Ong assures that these issues are currently being addressed preemptively by the Chinese authorities. “The government has announced several rounds of property tightening measures to deter speculation and prevent sharp increases in property and land prices,” he says. One of those measures is increased restrictions on mortgage lending. “Besides curbing property related loans and loans to local government financing vehicles, the government has also implemented strict quotas on bank lending.”

The policy strategy was aimed at preventing an asset bubble by directing bank lending to the real economy. The policy makers are looking to slow growth from 12% to 13% in the first quarter to a more sustainable 8% to 9%. There are growing fears that tightening may be overdone.

Not really, say those who’ve got the ring side view of the market. These measures, they assure, will inevitably loosen once the desired effect is achieved. “Tightening concerns look set to ease in coming months as inflationary pressures peak and the property market corrects,” says Langham. “And this should act as a boost to the market.”

The subdued performance of the Chinese market, a function largely of the fiscal tightening measures, this year reflects investor concerns over potential property bubbles, unsustainable bank lending growth and over-investment.

Ong, though, stands by his analysis. “All these issues, in our view, have not reached excessive levels, and are recognised and being addressed by the authorities.”

Emerging market experts can’t stress enough how important it is to invest in a broadly diversified portfolio of investments.

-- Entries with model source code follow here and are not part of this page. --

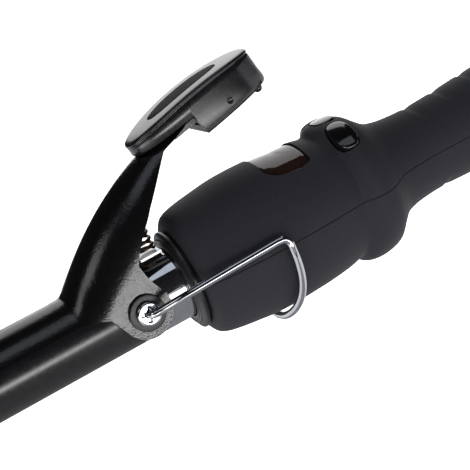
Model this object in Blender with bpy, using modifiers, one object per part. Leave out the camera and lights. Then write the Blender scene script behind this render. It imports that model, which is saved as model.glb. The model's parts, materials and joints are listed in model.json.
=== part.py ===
"""Curling wand with a clamp, a fold-out wire stand, three keys and a display, as separate pieces.

Metres. The origin is the centre of the cool tip's end face. +X runs to the handle, +Z to the thumb lever.
Pieces are drawn from the clamp's pivot axis, so that each moving piece has its origin on its own axis.
"""
import math

import bmesh
import bpy
from mathutils import Matrix, Vector

# Driving dimensions. Lengths along X are from the pivot axis unless their name says otherwise.
GAP = 0.0003                 # clearance between pieces that touch
TURN_SIDES = 32              # sides of the large turned pieces
SMALL_SIDES = 16             # sides of the small turned pieces

PIVOT_FROM_TIP = 0.165       # barrel's length from the tip's end face to the pivot axis
TIP_LENGTH = 0.018
TIP_FACE_RADIUS = 0.0050
TIP_SPIGOT = 0.012
BARREL_RADIUS = 0.0095       # the 19 mm barrel
BARREL_WALL = 0.0010
BARREL_END = -0.0020         # where the coated tube meets the bright root sleeve
SLEEVE_WALL = 0.0018
SLEEVE_SPIGOT = 0.008
SLEEVE_END = 0.030

HEATER_LENGTH, HEATER_WIDTH, HEATER_THICK = 0.060, 0.011, 0.0030
HEATER_FROM_SHOES = 0.006    # heat shoes' front end to the heating element's
SHOE_REAR = -0.016
SHOE_TIP_CLEAR = 0.016       # from the tip's shoulder to the heat shoes
SENSOR_RADIUS, SENSOR_LENGTH = 0.0014, 0.006
LEAD_BUSH_LENGTH = 0.012
LEAD_RADIUS = 0.0007
LEAD_PITCH = 0.0032

SHEET = 0.0008               # clamp plate's thickness
CLIP_FROM_TIP = 0.004        # cool tip's shoulder to the clip's front edge
CLIP_HALF_ANGLE = math.radians(63)
CLIP_LIP, CLIP_LIP_LENGTH = 0.0012, 0.0030
KINK_X = -0.0154             # where the lever leaves the clip
LEVER_START = math.radians(49)
LEVER_END = math.radians(12.7)
LEVER_ARC = 0.086
TONGUE_LENGTH = 0.0155
TONGUE_HALF_WIDTH = 0.0054
NECK_HALF_WIDTH = 0.0076
EAR_RADIUS = 0.0068
EAR_WAIST_X, EAR_WAIST_Z = 0.0033, 0.0103

PIVOT_SCREW_RADIUS = 0.0020
PIVOT_SCREW_BLIND = 0.0018   # solid foot of the screw inside the stand's wire hole
PIVOT_HEAD_RADIUS, PIVOT_HEAD_THICK = 0.0030, 0.0011
SHOULDER_RADIUS, SHOULDER_THICK = 0.0047, 0.0008

WIRE_RADIUS = 0.00102
WIRE_BEND = 0.0016           # where the wire turns out of the screw
STAND_REACH = 0.0376         # pivot axis to the stand's front corners
STAND_RISE = 0.0030          # how far the arms climb on their way back
STAND_LEAN = 0.0045          # how far the crossbar lies in front of the corners

PAD_LENGTH, PAD_WIDTH = 0.0391, 0.0166
PAD_ARCH, PAD_DOME = 0.0021, 0.0006   # rise of the pad's top along and across it
PAD_SKIRT = 0.0033
PAD_BOX_DEPTH = 0.0092       # from the pad's rim down to the box's floor
PAD_BOX_FRONT = -0.0028      # along the pad, from its middle
PAD_FROM_LEVER = 0.0044      # end of the lever's arc to the pad's middle
PAD_ABOVE_TONGUE = 0.0023
PAD_SCREW_U = 0.0045         # along the pad, from its middle
PAD_SCREW_HOLE, PAD_SCREW_SHANK, PAD_SCREW_HEAD = 0.0015, 0.0011, 0.0022
PAD_SCREW_HEAD_THICK = 0.0012
PAD_SCREW_TOP = -0.0011
PAD_STEP = 0.0001            # how far the box stands in from the rim
TONGUE_SEAT = 0.0005         # room between the tongue and its liner
LINER_FRONT = -0.0095
INLAY_SIDES = 24
INLAY_LENGTH, INLAY_WIDTH, INLAY_THICK = 0.0215, 0.0078, 0.0007
LINER_THICK = 0.0013
STOP_RADIUS, STOP_FROM_END = 0.0012, 0.0030
SPRING_X, COIL_RADIUS, COIL_WIRE = 0.0085, 0.0022, 0.00045
COIL_TURNS, COIL_SIDES, COIL_CLOSED_PITCH = 6, 9, 0.06
SEAT_THICK, SEAT_HALF_LENGTH, SEAT_HALF_WIDTH = 0.0006, 0.0030, 0.0032

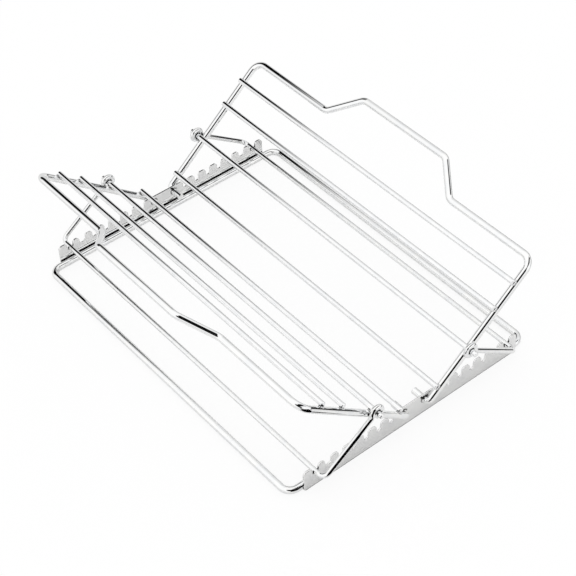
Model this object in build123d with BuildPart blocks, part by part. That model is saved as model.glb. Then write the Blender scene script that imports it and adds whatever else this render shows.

As impressive as China’s fact sheet is, it pays to look at the small print. China is still a centrally planned economy, which arguably increases the systemic risk of the market should there be a policy mistake. Relatively weaker corporate governance compared to developed markets and an intense competition arising from over investment may be some of the factors investors would do well to consider.

All things considered, though, authorities on Asian markets assert that this risk profile is not extraordinary and certainly doesn’t make the Chinese dragon the fire-breathing monster of Western lore.